Faire exister, donner de la consistance à neuf personnages (dix avec Angstrom, voire onze avec son assistante Rose-Marie), est une vraie gageure que le film parvient presque à surmonter. En effet, plus l'intrigue progresse, plus on est forcé de constater que tous les protagonistes ne sont pas tous soigneusement développés et semblent parfois se résumer à des faire-valoir que seule leur nationalité et quelques caractéristiques sommaires distinguent (comme le grec pour qui c'est un boulot alimentaire et qui ne trouve aucun talent à l'auteur ou la portugaise rebelle qui n'est définie que par son look et son attitude désinvolte).
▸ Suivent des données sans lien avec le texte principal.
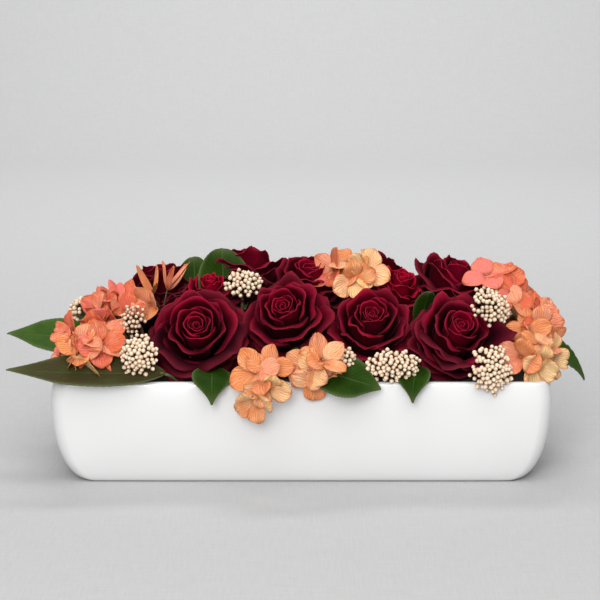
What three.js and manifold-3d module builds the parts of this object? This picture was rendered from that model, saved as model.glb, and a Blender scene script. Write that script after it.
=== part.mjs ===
// A flower box: a long glazed ceramic trough, two bricks of dry floral foam cut to fit it, and preserved
// roses, hydrangea sprigs, rice flower sprigs and leaves whose stems are pushed into the foam.
// Millimetres, +Z up. The origin is the centre of the trough's flat foot, X runs along the trough and -Y is
// the front.
import * as THREE from "three";
import { mergeVertices } from "three/addons/utils/BufferGeometryUtils.js";
import Module from "manifold-3d";

const wasm = await Module();
wasm.setup();

// ---- Driving dimensions -------------------------------------------------------------------------------

// The trough.
const TROUGH_LENGTH = 310; // at its widest, a little under the rim
const TROUGH_DEPTH = 112;
const TROUGH_HEIGHT = 65;
const BELLY_BELOW_RIM = 13; // how far under the rim the walls are widest
const FOOT_INSET_END = 22.5; // how far the foot stands in from the widest point, at each end
const FOOT_INSET_SIDE = 8; // and at the front and back
const RIM_TUCK = 2; // how far the rim leans back in
const WALL = 5;
const FLOOR = 6;
const CORNER_RADIUS = 10;
const FOOT_CORNER_RADIUS = 8;
const PROFILE_POWER = 2.15; // 2 would be an ellipse; more is squarer

// The foam.
const FOAM_CLEARANCE = 0.5; // to the trough's walls and floor
const FOAM_BELOW_RIM = 3;
const FOAM_BRICK_LENGTH = 230; // a standard brick, the rest is an offcut
const FOAM_JOINT = 0.6;

// The stems.
const GAP = 0.3; // round every stem in the foam, and between pieces that touch
const WIRE_RADIUS = 0.6;
const STEM_RADIUS = 1.1; // hydrangea and rice flower
const STALK_RADIUS = 0.9; // leaves
const STEM_DEPTH = 26; // how deep a stem goes into the foam
const FOOT_MARGIN = 6; // from a stem's foot to the foam's edge

// A rose head, as it comes from the grower: a short green stub under the bloom.
const ROSE_WIDTH = 57;
const ROSE_HEIGHT = 44;
const SMALL_ROSE_WIDTH = 33;
const SMALL_ROSE_HEIGHT = 30;
const STUB_LENGTH = 8;
const STUB_RADIUS = 3;
const WIRE_IN_STUB = 7;

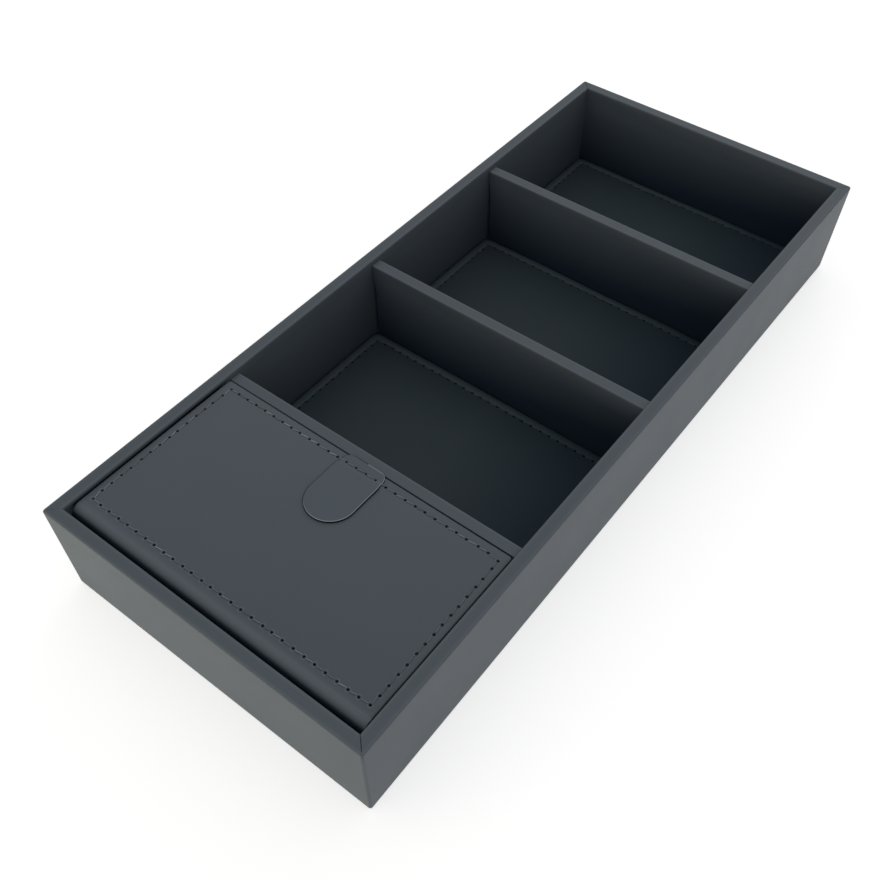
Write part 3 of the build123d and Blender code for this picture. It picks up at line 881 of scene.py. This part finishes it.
class TRAY_OT_divider_covers(bpy.types.Operator):
    """Makes the three divider covers, folded round their boards' tops and ends. The columns
    climb the front, cross the top and go down the back, and the rows run from end to end. The
    edges are quarter circles, and a sum of slow sine waves bows the faces inwards."""

    bl_idname = "tray.divider_covers"
    bl_label = "Divider Covers"

    def execute(self, context):
        rim, end, relief = 0.65, 0.55, 1.4
        for number in DIVIDERS:
            low, high = box_mm(f"divider_{number}_cover")
            half, middle = (high[1] - low[1]) / 2, (high[1] + low[1]) / 2
            close = high[2] - 18.0
            climb = np.concatenate([np.linspace(low[2], close, 6)[:-1],
                                    np.linspace(close, high[2] - rim, 12)[:-1]])
            flat = np.array([0.85, 1.1, 1.5, 2.0])
            across = np.concatenate([0 * climb, rim * ROUND_ACROSS, flat]) - half
            level = np.concatenate([climb, high[2] - rim * ROUND_DOWN, high[2] + 0 * flat])
            across = np.concatenate([across, -across[::-1]])
            level = np.concatenate([level, level[::-1]])
            on_rim = level > high[2] - rim

            # The ends are rounded, and cut short below
            fold = np.linspace(math.pi / 2, 0, 5)
            span = np.linspace(-1, 1, 25)[1:-1]
            place = np.concatenate([-1 + 0 * fold, span, 1 + 0 * fold])
            back = end * np.concatenate([1 - np.sin(fold), 1 + 0 * span, 1 - np.sin(fold[::-1])])
            thin = end * np.concatenate([1 - np.cos(fold), 0 * span, 1 - np.cos(fold[::-1])])
            reach = high[0] - relief * ramp(level, high[2] - 6.0, high[2] - 16.0)
            x = place[:, None] * (reach - back[:, None])
            y = across * (1 - thin[:, None] / half)
            z = level - 0.5 * thin[:, None] * on_rim + 0 * x
            bow = 0.04 * ripple(x, 3 * z, 60 + number, 120.0, 50.0)
            y = y * (1 - np.abs(bow) / half * ramp(z, high[2] - 2, high[2] - 7)) + middle

            # Painted shade down the faces, and painted highlight and wear along the top's edges. The
            # first divider has painted shade in the lid's gap at its front edge, and no painted
            # highlight line there
            crease = wall_shade(x, z) * np.where(across < 0, 1.0, 0.5)
            edge = bell(across - half + 0.55, 0.4) * on_rim
            if number == 1:
                from_gap = np.abs(across + half - 0.32 + 0.001 * x)
                in_gap = np.clip(2.5 - 2.5 * from_gap / (0.21 + 0.0003 * x), 0, 1)
                crease = np.maximum(crease, in_gap * on_rim)
            else:
                edge = edge + bell(across + half - 0.55, 0.35) * on_rim
            piece = mesh_piece(f"divider_{number}_leather", np.stack([x, y, z], -1),
                               strip_faces(*x.shape, turned=True), material_of("tray_leather"),
                               {"crease": np.clip(crease, 0, 1), "edge": 1.2 * edge + 0 * x})
            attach(piece, "tray")
            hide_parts(f"divider_{number}_cover")
        return {"FINISHED"}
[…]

Les Traducteurs n'évite donc pas quelques clichés faciles et quelques disparités dommageables. Peut-être qu'avec une troupe plus réduite, il y aurait eu plus de place et de temps accordés à chacun. Toutefois, l'originalité de la situation, l'intensité croissante, les humiliations infligées, sont assez inventives pour qu'on ne reproche pas au projet d'avoir été sans doute un peu trop ambitieux. Roinsard fait preuve, comme toujours, d'un sens du rythme irréprochable (voir la scène de course-poursuite dans les rues de Paris) et le script ménage jusqu'au bout le suspense. Les raisons pour laquelle Angstrom n'a pas la conscience tranquille et le mobile du hackeur sont très habilement dévoilés.

Le casting réussit aussi ne pas être qu'une troupe cosmopolite. Même si Manolis Mavromatakis, Anna Maria Sturm, Maria Leite sont un peu trop en retraits, les compositions de Riccardo Scamarcio, Sidse Babett Knudsen, Frédéric Chau, Eduardo Noriega et surtout Olga Kurylenko (la plus belle femme du monde, doublée d'une excellente actrice) et d'Alex Lawther (remarqué dans the End of the Fucking World sur Netflix) sont épatantes. Lambert Wilson est impeccable dans le rôle d'Angstrom, tout comme Patrick Bauchau dans le rôle de Oscar Brach, le romancier à succès (ou pas...).

C'est un excellent whodunnit mais aussi howdunnit et whydunnit. Espérons maintenant que Régis Roinsard ne nous fasse pas attendre trop longtemps avant de délivrer sa prochaine pépite.